When Rama left his father's court to go to the hermitage of Vishvamitra, Lakshmana accompanied him, and afterwards attended him in his exile and in all his wanderings.
He was also very attached to Rama's wife Sita, which gave rise to the reproach that the two brothers were husbands of one wife. On one occasion, indeed, Sita reproached Lakshmana that he did not hasten to rescue Rama from danger, because he wished to obtain herself. His own wife was Urmila, the sister of Sita, and he had two sons, Angada and Chandraketu.
While Rama and Lakshmana were living in the wilderness, a Rakshasi named Surpanakha, sister of Ravana, fell in love with Rama and made advances to him. He jestingly referred her to Lakshmana, who in like manner sent her back to Rama. When she was again repulsed she attacked Sita, whom Rama was obliged to defend. Rama then called upon Lakshmana to disfigure the Rakshasi, and accordingly he cut off her nose and ears. The mutilated female called upon her brother to avenge her, and a fierce war ensued. When Sita was carried off by Ravana, Lakshmana accompanied Rama in his search, and he ably and bravely supported him in his war against Ravana.
Rama's earthly career was drawing to a close, and Time was sent to inform him that he must elect whether to stay longer on earth, or to return to the place from whence he had come.

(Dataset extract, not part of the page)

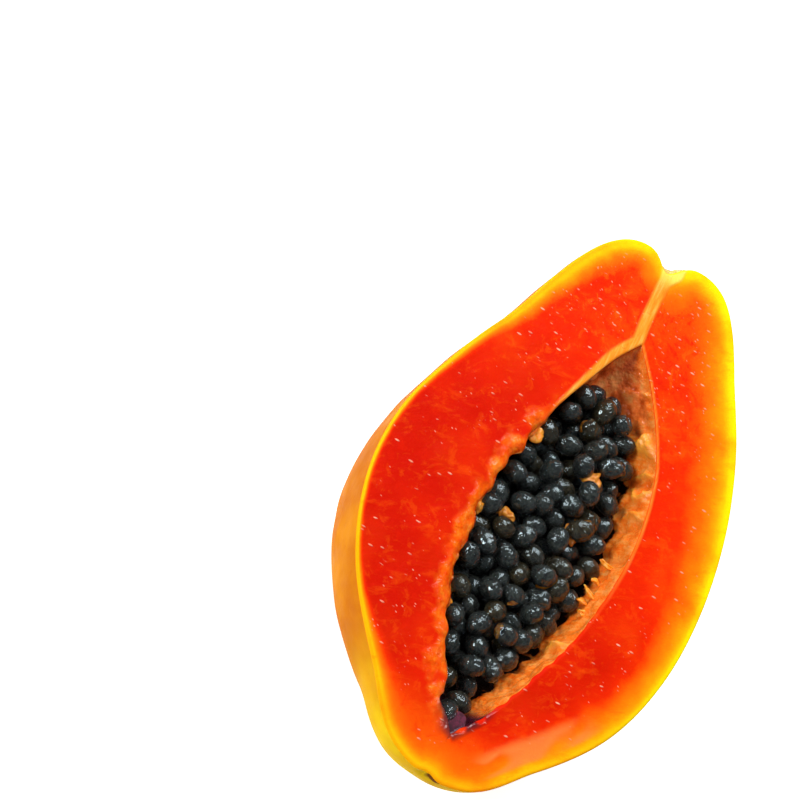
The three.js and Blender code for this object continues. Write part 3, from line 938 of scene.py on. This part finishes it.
# ------------------------------------------------------------------ stage, light and camera

CAMERA_AT = (-219.1, -281.5, 478)        # from the fruit's centre, in millimetres
CAMERA_AZIMUTH, CAMERA_ELEVATION, CAMERA_ROLL = -31.56, 56.4, 64.6
LENS = 100


def build_stage():
    bpy.ops.mesh.primitive_plane_add(size=6)
    floor = bpy.context.object
    floor.name = "table"
    paint = Paint("glowing_pale_table")
    cloud = paint.noise(60, detail=2)
    # The table also glows: painted light that keeps it pure white and lights the fruit from below.
    paint.set(Base_Color=paint.mix(cloud, (0.95, 0.95, 0.95), (0.97, 0.97, 0.97)), Roughness=0.7,
              Emission_Color=(1.0, 1.0, 1.0), Emission_Strength=0.7)
    floor.data.materials.append(paint.material)

    world = bpy.data.worlds.new("studio")
    bpy.context.scene.world = world
    world.use_nodes = True
    world.node_tree.nodes["Background"].inputs["Color"].default_value = (1, 1, 1, 1)
    world.node_tree.nodes["Background"].inputs["Strength"].default_value = 0.20


def add_light(name, towards, distance, size, power):
    """A soft white light, placed towards a direction from the fruit and facing it."""
    data = bpy.data.lights.new(name, "AREA")
    data.shape = "RECTANGLE"
    data.size, data.size_y = size
    data.energy = power
    lamp = bpy.data.objects.new(name, data)
    direction = Vector(towards).normalized()
    target = Vector(CENTRE * MM)
    lamp.location = target + direction * distance
    lamp.rotation_euler = (-direction).to_track_quat("-Z", "Y").to_euler()
    bpy.context.scene.collection.objects.link(lamp)


def build_lights():
    add_light("left_pane", (-0.30, 0.56, 0.78), 0.9, (0.26, 0.52), 3.8)
    add_light("right_pane", (0.08, 0.61, 0.78), 0.9, (0.26, 0.52), 3.8)
    add_light("fill", (-0.85, -0.25, 0.46), 1.2, (0.4, 0.4), 10)


def build_camera():
    azimuth, elevation, roll = map(math.radians, (CAMERA_AZIMUTH, CAMERA_ELEVATION, CAMERA_ROLL))
    level = Vector((math.cos(azimuth), math.sin(azimuth), 0))
    back = Vector((math.sin(azimuth) * math.cos(elevation), -math.cos(azimuth) * math.cos(elevation),
                   math.sin(elevation)))
    above = back.cross(level)
    right = level * math.cos(roll) + above * math.sin(roll)
    up = above * math.cos(roll) - level * math.sin(roll)
    data = bpy.data.cameras.new("camera")
    data.lens = LENS
    data.sensor_width = 36
    data.clip_start = 0.01
    camera = bpy.data.objects.new("camera", data)
    bpy.context.scene.collection.objects.link(camera)
    turned = Matrix((right, up, back)).transposed().to_4x4()
    place = (Vector(CAMERA_AT) + Vector(CENTRE)) * MM
    camera.matrix_world = Matrix.Translation(place) @ turned
    bpy.context.scene.camera = camera


build_stage()
build_lights()
build_camera()
build_half()
build_seeds()
build_pulp()
build_juice()
bpy.context.scene.view_settings.view_transform = "Standard"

While they were in conference, the irascible sage Durvasas came and demanded to see Rama instantly, threatening him with the most direful curses if any delay were allowed to occur. To save his brother Rama from the threatened curse, but aware of the consequences that would ensue to himself from breaking in upon Rama's interview with Time, he went in and brought Rama out. Lakshmana knowing his fate, retired to the river Sarayu and resigned himself. The gods then showered down flowers upon him and conveyed him bodily to heaven.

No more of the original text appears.